In cold periods of glaciation, glaciers extend from poles toward the equator. And in warm periods of interglaciation, the glaciers retreat back to the poles.

During interglaciation, glaciers retreat back to the poles

So while the term ice age might bring to mind images of wooly mammoths and saber-toothed tigers, it is important to remember that we are currently in an ice age, and have been for about 2.8 million years. We just happen to be in a period of interglaciation.

Ice ages create new challenges for life by significantly altering the environment in which life forms compete. Ice ages lower the world's temperature, making it hard for cold-blooded animals to survive. Ice ages also tend to make the world a drier place by locking up the moisture in ice. This makes it difficult for plants to survive on land. This, in turn, makes it very difficult for land-dwelling animals to find food.
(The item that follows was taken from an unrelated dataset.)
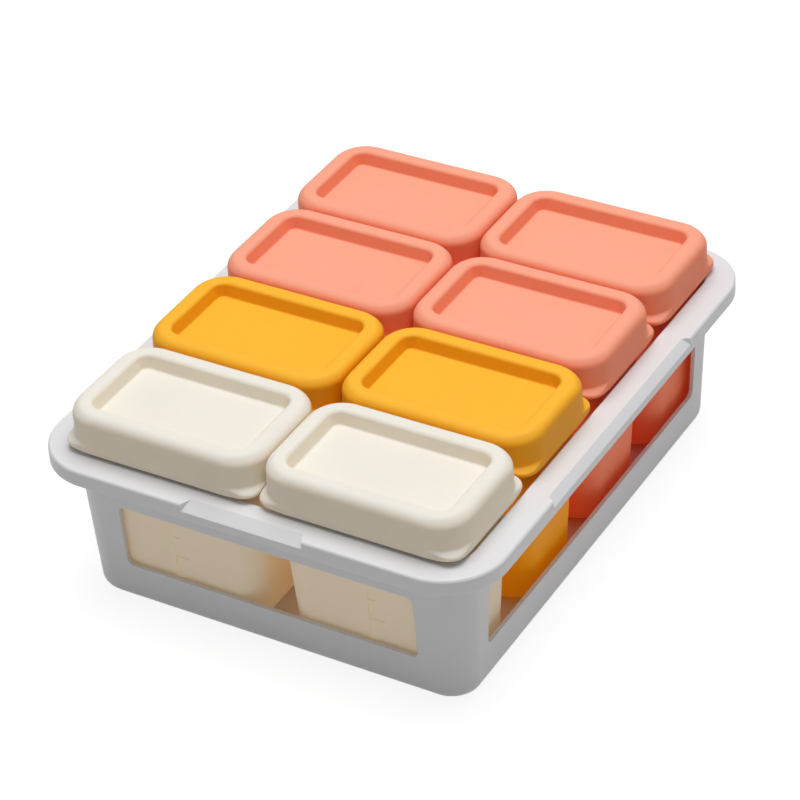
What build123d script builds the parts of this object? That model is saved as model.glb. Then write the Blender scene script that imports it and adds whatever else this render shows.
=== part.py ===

Yet these challenges also present new opportunities. Mammals owe their current primacy to ice ages wiping out much of their competition. And while most primates suffered from the reduction of lush rainforests into arid grasslands, one sub-branch of this family would abandon the protection of trees to wander the earth in search of food. These were the first hominids, ancestors of modern humans.

Early Humans and the Herds

I will spare you the details of our development as a species. What is important for this lecture is that at some point we stopped simply foraging and scavenging, and began hunting. Because at the time, the most reliable sources of food were migratory herds.

To keep up with these herds, our ancestors had to be as mobile as the animals they were hunting, so we developed longer legs and upright form of walking. To outsmart and track those herds, we developed bigger brains. To take down large game we combined those bigger brains with finer hands and teamwork, and started making tools. In short, the challenges presented by the ice age forged man into the hyper-intelligent, highly adaptable, upright walking, tool generating creature we know today.

And so now we come to the latest period of interglaciation, a great thaw that began around 10,000 BCE. Human beings had been following the migrations of herd animals for thousands of years. The scarcity of plant life required herds to move constantly. The herds moved to find new vegetation to eat; the humans moved to follow the herds.

With the thaw, plant life thrived again. Herds no longer needed to move such long distances to find fodder. Yet countless generations had made these migrations instinctive to herd animals. Human beings, on the other hand, had no such instincts to constrain them. They quickly realized that the animals they hunted would survive just as well without walking for thousands of miles every year. Now if only they could find a way to convince the animals to abandon their instincts.